Send back all the data below, exactly as given.

>> BEGIN

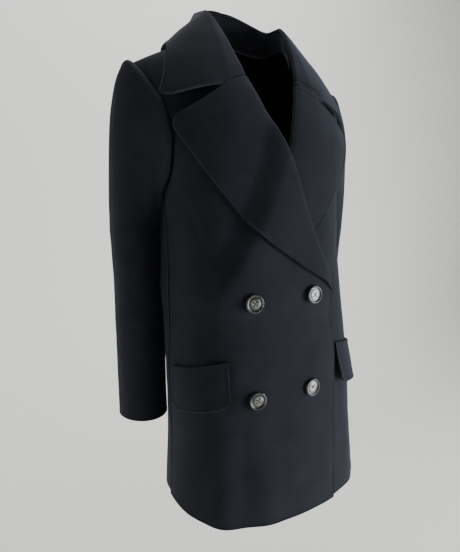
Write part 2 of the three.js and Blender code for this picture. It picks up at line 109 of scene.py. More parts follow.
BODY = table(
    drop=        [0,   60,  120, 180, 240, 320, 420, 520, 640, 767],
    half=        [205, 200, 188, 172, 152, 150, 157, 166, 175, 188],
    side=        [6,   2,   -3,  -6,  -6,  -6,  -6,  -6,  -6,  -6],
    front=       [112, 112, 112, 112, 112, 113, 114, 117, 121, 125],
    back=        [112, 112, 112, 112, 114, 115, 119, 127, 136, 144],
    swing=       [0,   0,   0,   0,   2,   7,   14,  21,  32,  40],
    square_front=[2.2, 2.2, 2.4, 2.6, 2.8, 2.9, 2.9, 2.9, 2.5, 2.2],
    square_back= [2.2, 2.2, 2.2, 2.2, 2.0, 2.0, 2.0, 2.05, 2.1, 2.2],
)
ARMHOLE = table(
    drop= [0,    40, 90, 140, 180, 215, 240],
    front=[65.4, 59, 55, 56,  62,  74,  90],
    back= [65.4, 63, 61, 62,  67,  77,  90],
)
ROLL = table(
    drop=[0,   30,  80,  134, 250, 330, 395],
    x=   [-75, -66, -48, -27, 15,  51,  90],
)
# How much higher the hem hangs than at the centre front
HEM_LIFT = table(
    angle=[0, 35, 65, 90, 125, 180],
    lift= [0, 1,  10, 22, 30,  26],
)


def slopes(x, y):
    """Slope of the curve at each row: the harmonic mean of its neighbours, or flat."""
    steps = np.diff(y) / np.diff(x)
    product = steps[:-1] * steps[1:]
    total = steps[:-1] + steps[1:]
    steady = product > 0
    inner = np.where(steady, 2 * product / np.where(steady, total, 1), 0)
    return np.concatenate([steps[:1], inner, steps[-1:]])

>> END

_Result below_.
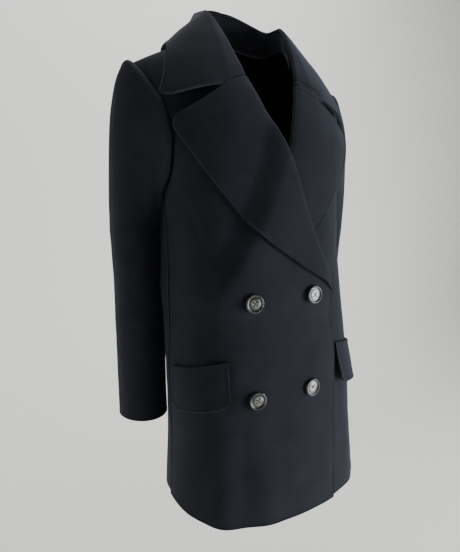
Write part 2 of the three.js and Blender code for this picture. It picks up at line 109 of scene.py. More parts follow.
BODY = table(
    drop=        [0,   60,  120, 180, 240, 320, 420, 520, 640, 767],
    half=        [205, 200, 188, 172, 152, 150, 157, 166, 175, 188],
    side=        [6,   2,   -3,  -6,  -6,  -6,  -6,  -6,  -6,  -6],
    front=       [112, 112, 112, 112, 112, 113, 114, 117, 121, 125],
    back=        [112, 112, 112, 112, 114, 115, 119, 127, 136, 144],
    swing=       [0,   0,   0,   0,   2,   7,   14,  21,  32,  40],
    square_front=[2.2, 2.2, 2.4, 2.6, 2.8, 2.9, 2.9, 2.9, 2.5, 2.2],
    square_back= [2.2, 2.2, 2.2, 2.2, 2.0, 2.0, 2.0, 2.05, 2.1, 2.2],
)
ARMHOLE = table(
    drop= [0,    40, 90, 140, 180, 215, 240],
    front=[65.4, 59, 55, 56,  62,  74,  90],
    back= [65.4, 63, 61, 62,  67,  77,  90],
)
ROLL = table(
    drop=[0,   30,  80,  134, 250, 330, 395],
    x=   [-75, -66, -48, -27, 15,  51,  90],
)
# How much higher the hem hangs than at the centre front
HEM_LIFT = table(
    angle=[0, 35, 65, 90, 125, 180],
    lift= [0, 1,  10, 22, 30,  26],
)


def slopes(x, y):
    """Slope of the curve at each row: the harmonic mean of its neighbours, or flat."""
    steps = np.diff(y) / np.diff(x)
    product = steps[:-1] * steps[1:]
    total = steps[:-1] + steps[1:]
    steady = product > 0
    inner = np.where(steady, 2 * product / np.where(steady, total, 1), 0)
    return np.concatenate([steps[:1], inner, steps[-1:]])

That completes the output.